Dáil debates

Wednesday, 14 November 2012

Topical Issue Debate

Public Transport

3:00 pm

Photo of Timmy DooleyTimmy Dooley (Clare, Fianna Fail) | Oireachtas source

I thank the Minister for his response but I am not happy with it. It is clear to me that the Government has decided the resolution of this matter will be through the further diminution of services provided by the CIE companies. I spoke to two Fianna Fáil councillors in Dublin today, Mary Fitzpatrick and Paul McAuliffe, about cutbacks in public transport services in Dublin. Paul McAuliffe told me earlier this year Dublin Bus proposed new bus routes for the Finglas-East and Glasnevin areas. After circulating the proposed routes to local residents, he received a large number of angry responses. Following his intervention with a local campaign to protect the services, they managed to save the No. 19 bus route which provided services for Grove Park and Tolka Estate. There is still a real loss of service in these areas. Some areas will no longer have services that are direct cross-city or provide access to certain hospitals. Mary Fitzpatrick informed me that Broomebridge railway station still needs building and structural improvements, new customer shelters and seating on platforms, improvements in lighting and upgrades of station and approach road signage.

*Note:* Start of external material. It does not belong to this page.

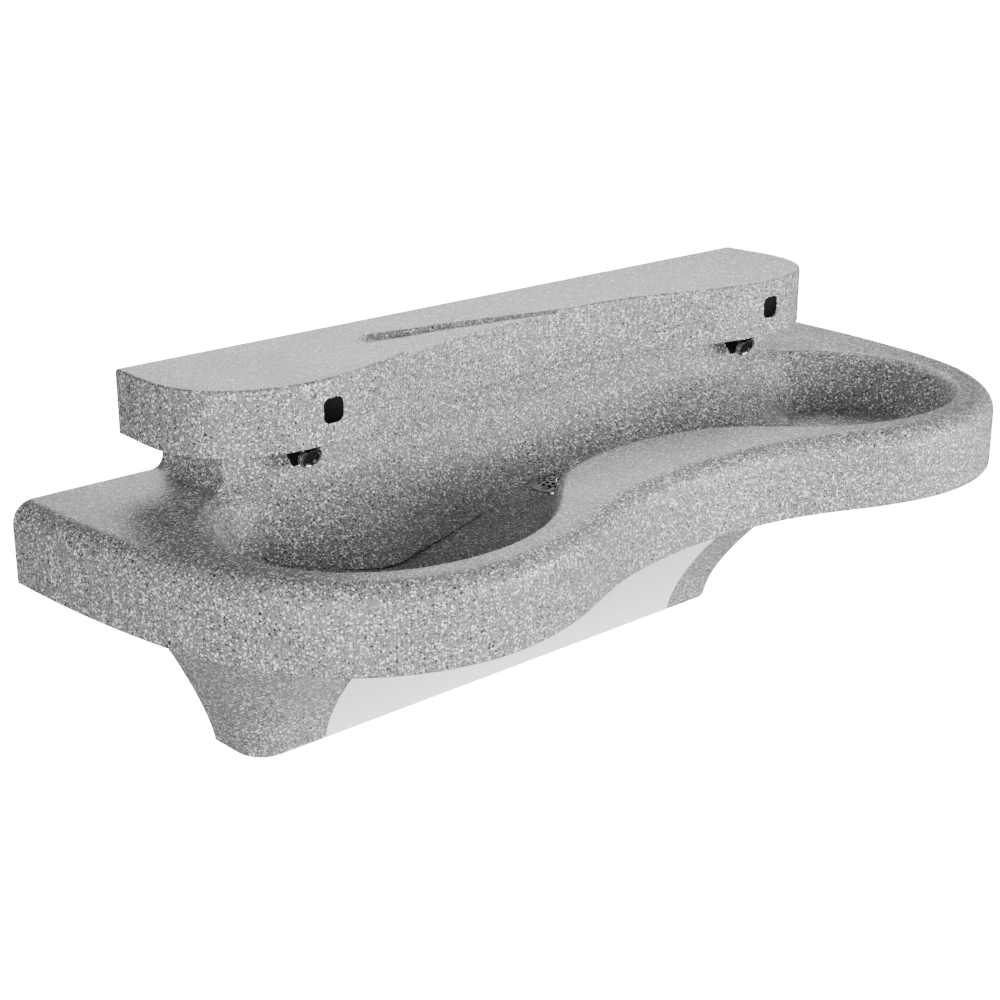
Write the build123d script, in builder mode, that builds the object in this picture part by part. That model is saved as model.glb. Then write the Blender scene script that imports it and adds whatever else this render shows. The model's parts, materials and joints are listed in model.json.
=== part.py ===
"""A two-station hand sink of cast solid surface that hangs on a wall.

The frame's origin is on the wall, midway along the sink, level with the foot of the apron.
+X runs along the wall, +Y into the wall and +Z up. All sizes are in millimetres.
"""

import os
from math import cos, radians, sin, sqrt

from build123d import *

os.makedirs("parts", exist_ok=True)

# Bowl
bowl_half_width = 609.5
bowl_lobe_reach = 472.0
bowl_waist_reach = 391.0
apron_height = 88.0
apron_wall = 14.0
deck_thickness = 12.0
apron_top_radius = 24.0
apron_foot_radius = 4.0
station_x = 345.0

# Basin
basin_floor_z = 16.0
basin_floor_fall = 6.0
basin_wall = 12.0
basin_lobe_reach = 421.0
basin_waist_reach = 263.0
rim_drop = 16.0
wall_draft = 8.0
wall_foot_rise = 40.0
wall_foot_run = 44.0
back_run = 125.0

# Pedestal that rises from the back of the bowl
pedestal_half_width = 430.0
pedestal_top = 134.0
pedestal_reach = 113.0
pedestal_waist_reach = 66.0
pedestal_wall = 12.0
pedestal_foot_radius = 15.0

# Shelf that caps the pedestal and holds the spray heads
shelf_half_width = 480.0
shelf_lobe_reach = 178.0
shelf_waist_reach = 114.0
shelf_height = 70.0
shelf_wall = 12.0
shelf_roof = 20.0
shelf_edge_radius = 4.0
recess_depth = 6.5
recess_left = -226.0
recess_right = 290.0
recess_bank = 6.0

# Sensor windows and modules
window_size = 27.0
window_shift = 11.0
window_corner = 8.0
window_thickness = 3.0
window_height = 169.5
window_inset = 2.0
sensor_size = 29.0
sensor_depth = 20.0
sensor_gap = 3.0

# Spray heads
spray_width = 29.0
spray_face = 29.0
spray_y = -144.7
spray_z = 116.5
spray_tilt = 62.0
nozzle_radius = 13.5
nozzle_length = 7.0
nozzle_bore = 10.0
spray_back_y = -119.0
spray_inlet_y = -129.0

# Under plate
plate_thickness = 2.0
seat_gap = 0.3

# Trap cover: two end caps with an access panel between them
cover_height = 252.0
cover_half_width = 383.0
cover_reach = 80.0
cover_side_flare = 130.0
cover_front_flare = 226.0
cover_corner = 35.0
cover_corner_flare = 75.0
cap_wall = 7.0
panel_thickness = 2.0
panel_half_width = 286.5
panel_joint = 0.5
panel_flange = 22.0
panel_screw_y = -56.0
lip_width = 24.0
lip_thickness = 4.0
cap_flange = 6.0
cap_flange_y = -262.0
cap_flange_length = 150.0
cover_foot_radius = 3.0

# Wall brackets
bracket_inner_x = 195.0
bracket_width = 60.0
bracket_plate = 6.0
bracket_drop = 215.0
bracket_arm = 280.0
bolt_spacing_x = 440.0
bolt_spacing_z = 150.0
bolt_row_z = -45.0
bolt_hole_radius = 5.5

# Drain and trap
drain_y = -161.0
drain_flange_radius = 34.0
drain_flange = 3.0
drain_barrel_radius = 23.5
drain_bore = 19.5
drain_drop = 44.0
strainer_radius = 32.0
strainer_dome = 29.0
strainer_rise = 7.0
tube_radius = 19.05
tube_wall = 1.5
spigot_radius = 18.5
service_y = -62.0
trap_radius = 40.0
trap_top_z = -165.0
outlet_z = -100.0
outlet_bend = 35.0
outlet_stub = 30.0
slip_nut_radius = 25.0
slip_nut_height = 16.0

# Water supply
hot_x = -150.0
cold_x = -80.0
stop_z = -200.0
stop_inlet_radius = 8.0
stop_inlet_length = 32.0
stem_radius = 3.95
stem_bore = 4.0
riser_radius = 4.8
mixer_z = -120.0
manifold_z = -80.0
manifold_radius = 6.0
water_tube_radius = 4.5
valve_z = -80.0
valve_size = 34.0
guide_bore = 5.0
plunger_gap = 0.05
plunger_travel = 2.5

# Control box and cables
box_x = 112.0
box_height = 90.0
box_top_z = -100.0
box_depth = 66.0
box_wall = 2.5
cable_radius = 2.5
cable_y = -45.0
cable_z = 156.0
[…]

These are all the things the Minister of State referred to as part of the reduction process. Effectively we are going to downgrade our public transport infrastructure and we will damage our public transport network as a result. There is a group outside the gate which the Minister of State can meet on the way out if he wishes. They are from Roosky and Dromod and they are highlighting the fact that the Bus Éireann bus now bypasses those villages. They are putting it to anyone who is prepared to sit and talk that the reductions are impacting on the Bus Éireann network and that as the Government starts to chip away at the services, it is dismantling a network that has been put together over many generations. The Minister of State must try to protect what is in place and find whatever capacity he can to do so.